Central bank maintains dollar surplus goal

 
DESPITE global credit crunch that tempers foreign exchange inflows, the Bangko Sentral ng Pilipinas remains confident of attaining a dollar surplus at the end of the year.

Deputy BSP Gov. Diwa C. Guinigundo said the Monetary authorities expect the country to end this year with a surplus of $3.4 billion, or less than half of last year’s $8.576 billion.

“Right now, it’s still $3.4 billion. I think it’s still realistic,” Guinigundo told reporters.

He added the central bank expects there will be some shifting from current account to capital or capital to current.

“Net shifting of accounts, numbers in current account maybe good, while capital is bad.

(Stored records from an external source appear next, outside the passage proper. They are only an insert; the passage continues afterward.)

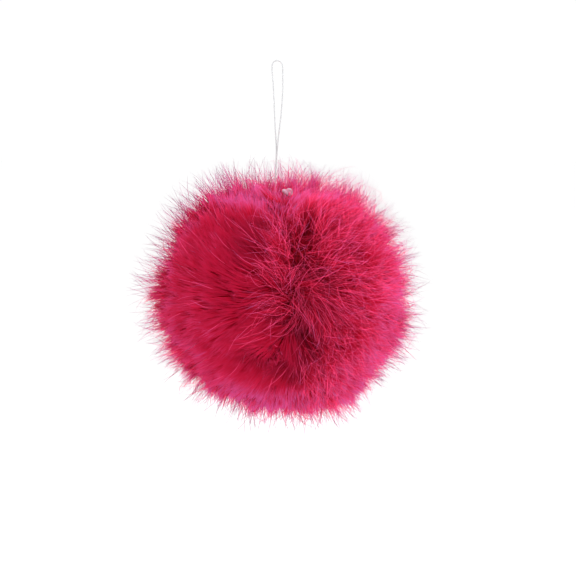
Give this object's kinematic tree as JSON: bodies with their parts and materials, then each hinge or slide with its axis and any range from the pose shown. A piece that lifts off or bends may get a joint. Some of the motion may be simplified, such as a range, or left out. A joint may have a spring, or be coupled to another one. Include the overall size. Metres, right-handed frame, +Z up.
{
  "type": "fur pom pom on a hanging thread",
  "caption": "Round ball of dyed fur with a soft furrow down its front, closed at the top by a small knot and hung on a fine thread loop.",
  "frame": {"origin": "underside of the top of the hanging loop, where a hook or pin bears", "axes": "+Z up along the hanging thread, +X to the right and -Y to the front, the side with the furrow"},
  "size_m": [0.0816, 0.0805, 0.1109],
  "materials": {
    "dyed_fur": "soft dyed fur, silky hair tips",
    "white_thread": "fine twisted thread, slight sheen"
  },
  "bodies": {
    "root": {"fur_ball": "dyed_fur", "hanging_thread": "white_thread", "closing_knot": "white_thread"}
  },
  "joints": []
}
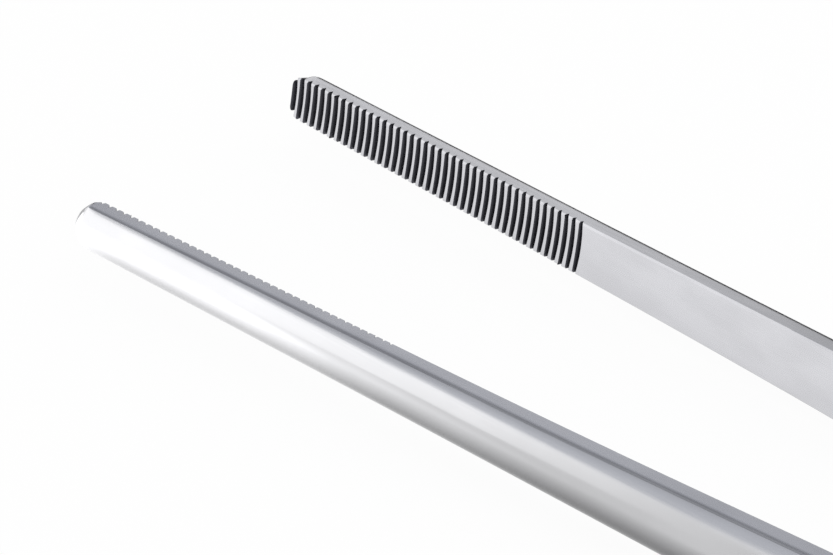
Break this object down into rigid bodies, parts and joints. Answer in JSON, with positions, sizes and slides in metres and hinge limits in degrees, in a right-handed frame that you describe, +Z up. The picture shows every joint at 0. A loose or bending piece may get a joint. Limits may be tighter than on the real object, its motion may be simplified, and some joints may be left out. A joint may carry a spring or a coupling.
{
  "type": "dressing forceps",
  "caption": "Long thumb forceps: two sprung steel arms with cross-serrated jaws, domed backs and ridged thumb grips, joined by a weld at the tail.",
  "frame": {"origin": "under the middle of the instrument, on the surface that it lies on: the middle of its length, the middle plane between the arms, and the height of the grip's lower sides", "axes": "+X runs from the tips to the tail, +Y runs across the opening from the near arm to the far arm, and +Z is up, with the instrument lying on its side"},
  "size_m": [0.3, 0.0426, 0.0116],
  "materials": {
    "satin_steel": "satin stainless steel, ground lengthwise, polished back",
    "weld_steel": "weld metal, ground flush with the tail"
  },
  "bodies": {
    "far_half": {"far_arm": "satin_steel", "tail_weld": "weld_steel"},
    "near_half": {"near_arm": "satin_steel"}
  },
  "joints": [
    {"name": "squeeze", "type": "hinge", "parent": "far_half", "child": "near_half", "pos_m": [0.139, 0, 0.0058], "axis": [0, 0, -1], "range_deg": [0, 7.05], "stiffness_Nm_per_rad": 6.5}
  ]
}
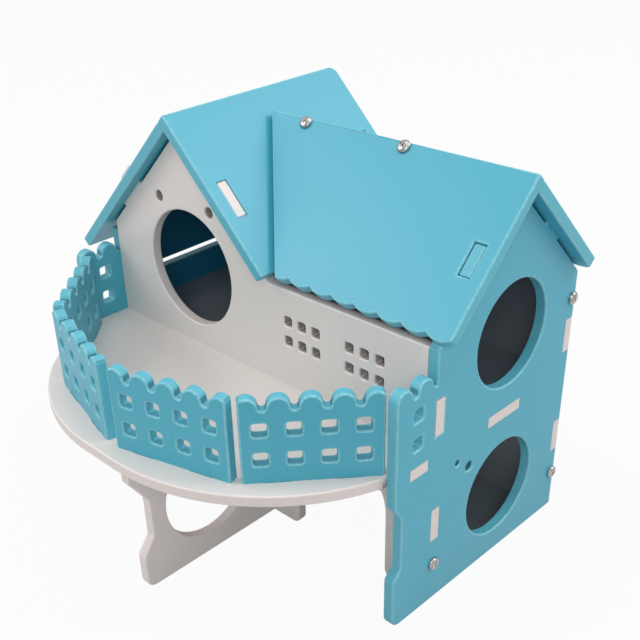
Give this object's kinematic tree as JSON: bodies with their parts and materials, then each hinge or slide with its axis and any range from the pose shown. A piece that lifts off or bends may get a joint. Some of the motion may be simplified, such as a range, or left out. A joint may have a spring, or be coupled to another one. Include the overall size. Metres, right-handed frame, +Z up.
{
  "type": "hamster house",
  "caption": "Two-storey board house for a hamster with a fenced balcony, round and arched doorways, a scalloped main roof and a cross gable, joined by tabs, slots and screws.",
  "frame": {"origin": "under the middle of the bounding box, on the ground", "axes": "+X along the main ridge to the right as seen from the balcony, +Y from the balcony back through the house, +Z up"},
  "size_m": [0.2232, 0.1852, 0.183],
  "materials": {
    "blue_board": "smooth satin, coloured through",
    "white_board": "smooth satin, off-white with a pinkish cut edge",
    "screw_steel": "bright plated"
  },
  "bodies": {
    "root": {"right_wall": "blue_board", "left_wall": "blue_board", "fence_left_side": "blue_board", "fence_left_front": "blue_board", "fence_right_front": "blue_board", "fence_right_side": "blue_board", "main_roof_front": "blue_board", "main_roof_back": "blue_board", "gable_roof_right": "blue_board", "gable_roof_left": "blue_board", "front_wall_upper": "white_board", "front_wall_lower": "white_board", "back_wall": "white_board", "floor_board": "white_board", "balcony_leg": "white_board", "right_wall_screws": "screw_steel", "left_wall_screws": "screw_steel", "ridge_screws": "screw_steel"}
  },
  "joints": []
}
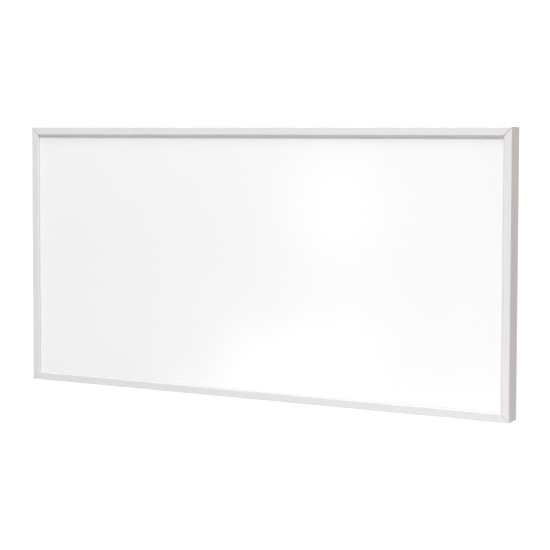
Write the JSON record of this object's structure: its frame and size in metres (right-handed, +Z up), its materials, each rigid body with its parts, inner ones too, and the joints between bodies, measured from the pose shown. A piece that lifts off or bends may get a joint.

But the overall BOP remains $3.4 billion,” Guinigundo said.

BSP data showed that the country’s BOP surplus rose to $499 million in April, causing the first four months’ dollar surplus to hit $2.134 billion, higher than the $1.700 billion in the same period last year.

Recent foreign exchange inflows consisted mainly of the government’s deposit of the proceeds from a $329.9-million Asian Development Bank loan for local government financing and budget reform.

In April, the country’s gross international reserves rose slightly to $36.7 billion from the previous month’s $36.6 billion. This was partly due to a slowdown in foreign exchange inflows on account of risk aversion, which drove investors away from emerging markets like the Philippines.

Foreigners remained net sellers of local stocks and other peso-denominated assets, as higher inflation last month spooked investors. Price increases accelerated to a three-year high of 8.3 percent last month, pushing the four-month average to 6.2 percent, or well above the BSP’s full-year target of 3 percent to 5 percent.

The central bank said net portfolio investments registered an outflow of $49.89 million in April, a reversal from the net inflows of $261.85 million last year.

The bulk of the foreign portfolio investments in April went to shares listed in the Philippine Stock Exchange (PSE) at 62 percent or $547.6 million.

Placements in peso time deposits accounted for 24 percent while investments in fixed rate treasury bonds made up 14 percent.